On the other hand, I do not believe it is a syntactic premodifier either, either rather assume _science fiction_ is a compound, i.e. one word (even though it is spelt apart). But even in the compound _science_ would be a noun.


----------



## Hutschi

I think, it is coumpount, too.

But there is a difference depending on whether it is an adjective or a noun.

Noun:
German translations:
1. Sciencefiction
2. Science-Fiction

Adjective:
German translations:

1. Sciencefiction
2. Science-Fiction
3. Science Fiction

The most German writers write "Science Fiction". 

This is right, if it is a compound form adjective+noun
It is wrong, if it is a compound form noun+noun.

I have now evidence, that there are different solutions, as far as I see, but mostly it is considered as noun.

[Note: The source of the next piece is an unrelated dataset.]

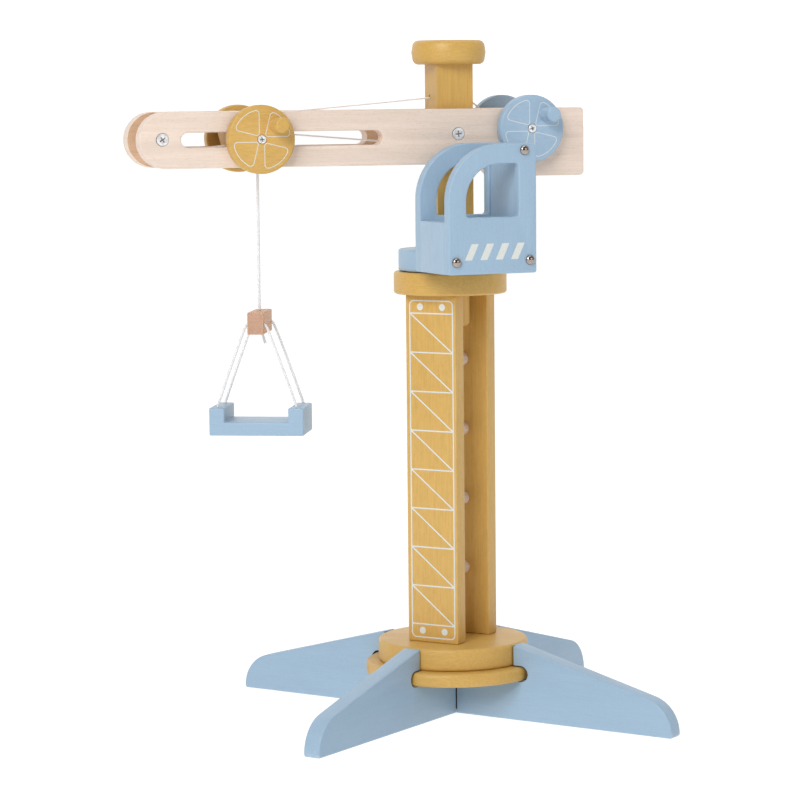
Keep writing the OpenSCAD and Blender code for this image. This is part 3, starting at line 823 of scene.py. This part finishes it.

PS: I thought I posted it into the English forum, because it is an English question about an English word. But I must have made a mistake. Sorry for my failure.


----------



## Acrolect

Does the question refer to English or to German (i.e. whether _science _is an adjective/noun in English or in German)? I suppose that you cannot analyse the word in German into its components because (at least) _Science_ is not a word of German at all. This suggests that the expression was adopted as a whole, originally together with its spelling. As it is being integrated into German more and more, there might be a feeling that being one word it should not be spelt apart - I do not believe that this version reveals anything about the grammatical status of _science_. 

I think the fact that people capitalize the S in _Science_ (if spelt apart, i.e. _Science Fiction_) indicates that they do not consider this an adjective either.

But grammatical categories and lexical borrowing, this is a very tricky topic.


----------



## Kajjo

Im Deutschen ist die Situation doch ganz klar: Science-Fiction (oder Science Fiction) ist ein Substantiv. Im Englischen handelt es sich meiner Meinung nach um ein Kompositum, das aus zwei getrennt geschriebenen Wörtern besteht.

Ob die verzwickten und willkürlichen Regeln der neuen Rechtschreibung nun nützlich sind oder nicht, ist sicherlich Ansichtssache. Richtig sind aber beide Schreibweisen, nämlich mit und ohne Bindestrich, denn es wird ja niemand gezwungen, das englische Wort als eingedeutscht aufzufassen.

Kajjo


----------



## Hutschi

@Acrolect
The question refers to English. I thought I had posted it in the English forum. Sorry for the mistake.

@Kajjo:
In Deutsch hängt die Sache von der englischen Wortform ab. Deshalb ist es eine englische Frage über ein englisches Wort. Die Transformationsregeln sind dann klar. Sicher wird niemand gezwungen, es eingedeutscht aufzufassen. Ich möchte nur Klarheit haben über die Form. 

Im Englischen ist es ein Wort, das aus zwei Bestandteilen besteht. 

In Deutsch gibt es auch die Übersetzung: "Wissenschaftliche Phantastik" (wahrscheinlich vermittelt über die russische Form "научная фантастика" ).


----------



## Acrolect

Im _Österreichischen Wörterbuch_ steht es gar nicht getrennt (auch nicht mit Bindestrich), sondern als ein orthografisches Wort: _Sciencefiction. _Wahrscheinlich würden aber die anderen Schreibweisen (besonders die ganz getrennte) auch akzeptiert werden, weil man es dann halt als Fremdwort auffasst.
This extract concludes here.